(Reuters) - Japanese chipmaker Renesas Electronics Corp plans to sell off loss-making operations and cut its payroll by at least 12,000, a source close to the matter told Reuters on Saturday, as the company battles high costs and nimbler foreign rivals.
Sources also confirmed that Renesas, the world's largest maker of microcontroller chips for cars, aims to raise more than 100 billion yen ($1.3 billion) to pay for restructuring costs and will take the plan to Hitachi Ltd and its other major shareholders as early as next week.
The Nikkei business daily reported on Saturday that Taiwan Semiconductor Manufacturing Co plans to buy a Renesas chip plant at Tsuruoka, in northern Japan, as part of the plan, although the sources did not confirm this.
Renesas could not be reached for comment. TSMC spokeswoman Elizabeth Sun declined to comment on the report, saying the company does not comment on market rumors.
Renesas said last week it would form a tie-up with TSMC, which already counts Renesas as one of its clients, but declined to give details ahead of a formal announcement due on Monday.

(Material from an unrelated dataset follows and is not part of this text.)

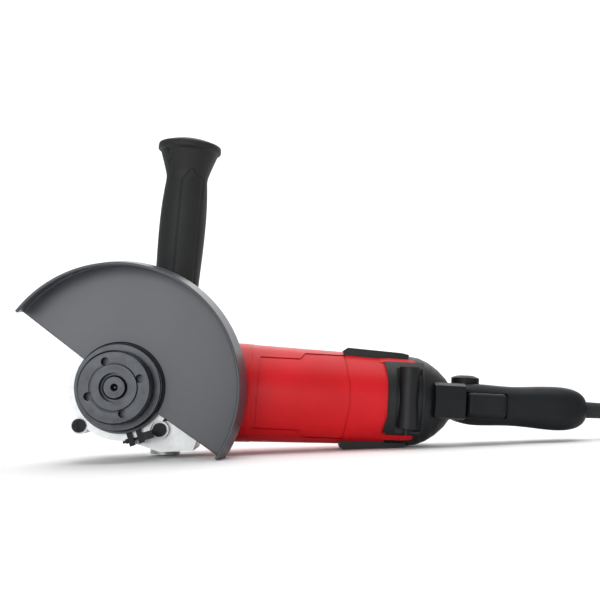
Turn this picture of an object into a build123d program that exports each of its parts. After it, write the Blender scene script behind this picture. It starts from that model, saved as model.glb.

Renesas has posted cumulative net losses of nearly $6 billion over the past seven years as it struggles to keep up with South Korea's Samsung Electronics and others in an expensive race to build ever smaller and faster chips.
Hobbled by a strong yen and forced to close eight of its factories after natural disasters in Japan and Thailand last year, Renesas has said it would hammer out a restructuring scheme by July.
Renesas has presented a plan to its major lenders that would cut its payroll by at least 12,000, including 5,000 voluntary redundancies, the source close to the matter said.
The sale of the Tsuruoka system chip factory and its Renesas Mobile unit, which makes chips for mobile phones, would remove another 3,100 workers from its payroll, while the remaining reductions would come via natural attrition and restructuring at other facilities, the source said.
The plan would trim its payroll by more than a quarter.
The Tsuruoka plant, which makes system chips that combine processing and other functions on a single sliver of silicon and are used in a range of digital electronics, has been a major burden for Renesas as Japanese consumer electronics makers cut production of TVs and other products.
Renesas was formed over the past decade via successive mergers of the chip units of Hitachi, Mitsubishi Electric, and NEC Corp.
Mitsubishi Electric, whose earnings along with Hitachi have been bolstered by strong results in the infrastructure business and limited exposure to consumer electronics, said last week that Renesas's shareholders were prepared to offer support.
But NEC, whose chip division was merged into Renesas just two years ago, has been hit with steep losses in recent years as its mobile handset and IT hardware businesses struggle.
Renesas shares have lost more than half their value over the past two months as worries mounted about the company's operations, while Tokyo's benchmark Nikkei average is down 15 percent.